Mais jovens ainda eram António Alves Redol (1911-1969), António Ramos de Almeida (1912-1961), Álvaro Cunhal (1913-2005), Joaquim Namorado (1914-1986), Mário Dionísio (1916-1993), Vasco de Magalhães Vilhena (1916-1993), Jofre Amaral Nogueira (1917-1973), António José Saraiva (1917-1993), Óscar Lopes (n. 1917), Fernando Pinto Loureiro (1917-1982), Armando Castro (1918-1999) e Fernando Piteira Santos (1918-1992). Estes, sim, entre muitos outros, constituíram a geração que introduziu em força o marxismo em Portugal. E trata-se de uma geração intelectual no sentido mais clássico, como a geração de 70 portuguesa ou a geração de 90 espanhola: uma elite altamente escolarizada, animada por uma sensibilidade comum e mobilizada, com sentido de missão, ao serviço de uma certa ideia de regeneração nacional. Enquanto houve em Portugal um movimento operário vibrante e independente, ele fazia de forma tenteante o seu caminho até ao marxismo.
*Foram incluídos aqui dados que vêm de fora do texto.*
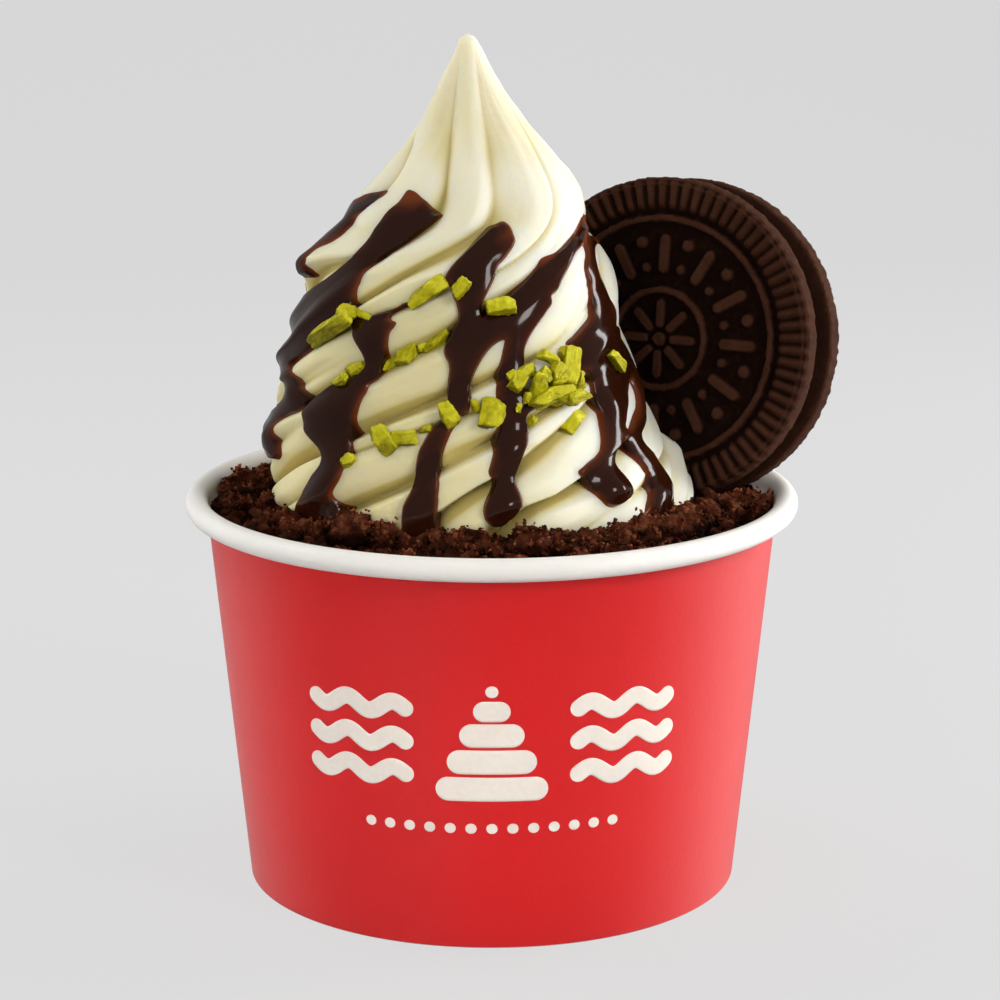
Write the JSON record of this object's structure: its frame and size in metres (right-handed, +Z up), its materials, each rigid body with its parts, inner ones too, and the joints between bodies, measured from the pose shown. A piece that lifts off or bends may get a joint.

Quando o marxismo chegou finalmente, em força, foi já enformado na moldura política da Frente Popular e portador de uma visão progressiva e nacionalista da história portuguesa, que remontaria as suas raízes subterrâneas até 1383, em sucessivas revoltas da grei contra a perfídia retrógrada e vende-pátria das elites.
NOTAS:
(1) Cansado Gonçalves, 'A traição de Salazar', Iniciativas Editoriais, Lisboa, s/d (1975).
(2) Esta malta era recrutada para a Federação das Juventudes Comunistas e, num ápice, em meses, via-se sugada pelo vórtice do século XX para situações e locais dos mais complexamente perigosos que pode haver no mundo. Com todo o seu heroísmo e inconsolável dureza, esta geração aparece-nos envolta num esfumado trágico de sonho, como Bogart e Bacall. Num colóquio, o realizador Luís Filipe Rocha revelou que deu instruções à sua equipa (iluminação, adereços, guarda-roupa, etc.), no filme 'Sinais de Fogo', que queria que este resultasse, esteticamente, como "um filme de gangsters".